A pleasing affair, and not much else.
Wharfer
Eyelids EP
Self-released
2014-06-10

Wharfer is the nom de plume of Brooklyn-by-way-of-Scranton singer-songwriter Kyle Wall, and the Eyelids EP is his proper follow-up to last year’s The Rattling album. This EP, it turns out, was recorded and mixed on Wall’s phone amid some surgeries that the author was undergoing. What’s notable of the EP is just how much Wall sounds a lot like Sebadoh’s Lou Barlow. Close your eyes and you might mistake Wall for Barlow. On his five-song EP, Wall mines a steady kind of folk rock with acoustic guitar and the odd touch of piano here and there. However, the lingering problem with the EP is that all five songs are virtually interchangeable in their own low-key way, and there’s not much that sticks with the listener after multiple listening. To that end, the Eyelids EP is pleasant enough, but not pleasant enough. More variation to the sound would do the artist a world of favours.
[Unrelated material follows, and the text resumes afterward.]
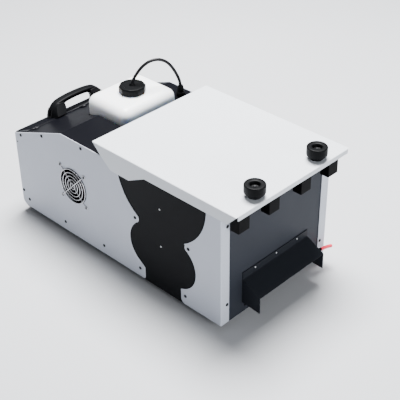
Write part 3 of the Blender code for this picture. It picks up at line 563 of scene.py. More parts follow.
line = ([(397.0, roof(397.0) + 1.5), (REAR_Y, roof(REAR_Y) + 1.5)]
        + arc(421.0, 13.0, 15.0, 0, -84, 10) + [(421.5, -2.0)])
panel = cut_sheet([folded(line, 1.2, 1.0, 3)], "X", -IN_X, IN_X)
fall = math.atan(ROOF_SLOPE)
tilt = Matrix.Translation((0, 393.5, roof(393.5) + 0.9)) @ Matrix.Rotation(-fall, 4, "X")
TAB_X = (-126.5, 0.0, 126.5)
for x in TAB_X:
    tab = cut_sheet([arc(x, -1.5, 7.0, 180, 360, 12) + [(x + 7.0, 6.0), (x - 7.0, 6.0)]], "Z",
                    -0.6, 0.6)
    tab.data.transform(tilt)
    join(panel, tab)
SOCKET_X, SOCKET_Z = (-100.0, -50.0), 46.0
cut(panel, brick(84.5, 115.5, 430, 440, 35.0, 57.0), brick(47.0, 69.0, 430, 440, 35.0, 61.0),
    rod((24.0, 430, 46.0), (24.0, 440, 46.0), 6.3), brick(-94.0, -42.0, 430, 440, 118.0, 144.0),
    *[rod((x, 430, 106.0), (x, 440, 106.0), 5.0) for x in (-89.0, -75.0, -61.0, -47.0)],
    *[rod((x, 430, SOCKET_Z), (x, 440, SOCKET_Z), 12.3) for x in SOCKET_X])
rounded_edges(panel, 0.35)
settle(panel, "rear_sheet", roof_black, "chassis", "rear_panel")

# ---- Front panel and outlet hood ---------------------------------------------------------------
# The front sheet folds forward at the top as the ledge that the lid is screwed to. A folded hood
# with two cheeks turns the fog down over the outlet; its top strip is held by three bright screws.

PANEL_X = IN_X - 2.0
KNOB_SPOTS = ((-83.3, -158.5), (83.3, -158.5))
sheet = cut_sheet([folded([(-171.0, 252.5), (-139.2, 252.5), (-139.2, -2.0)], 1.5, 2.4)], "X",
                  -PANEL_X, PANEL_X)
cut(sheet, brick(-84.0, 84.0, -150.0, -130.0, 8.0, 68.0),
    rod((110.0, -150.0, 36.0), (110.0, -130.0, 36.0), 3.2),
    *[rod((*spot, 240.0), (*spot, 260.0), 4.2) for spot in KNOB_SPOTS])
rounded_edges(sheet, 0.35)
settle(sheet, "front_sheet", panel_black, "chassis", "front_panel")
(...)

“Hawley” opens the album with a nice acoustic strum, but that’s about the nicest thing you can say about the song: it’s nice, but it doesn’t really stick with the listener. A piano lilts in, but, overall, the effect is one of just washing over the listener without much in the way of offering. The title track just continues in that same vein: it’s good, with its creaking organ and lightly plucked piano and strummy acoustic guitar, but, again, it doesn’t really make its mark aside from its chorus that “It’s a fine day to lose your mind.” “Tea Leaves”, meanwhile, is almost an exact replica of what just preceded it. And “Ghosting” is just more of the same. By the time you reach final track “I’ll Earn My Collapse”, you’ll be left lagged and worn by just how same-y this short album sounds. Ultimately, the Eyelids EP could do with more flavouring in bolstering its songs: you really wish there might be a song or two that’s more upbeat. That all said and done, the Eyelids EP isn’t a total washout: there’s plenty of nice stuff to be found on it, but that’s about the only effect that it leaves. A pleasing affair, and not much else.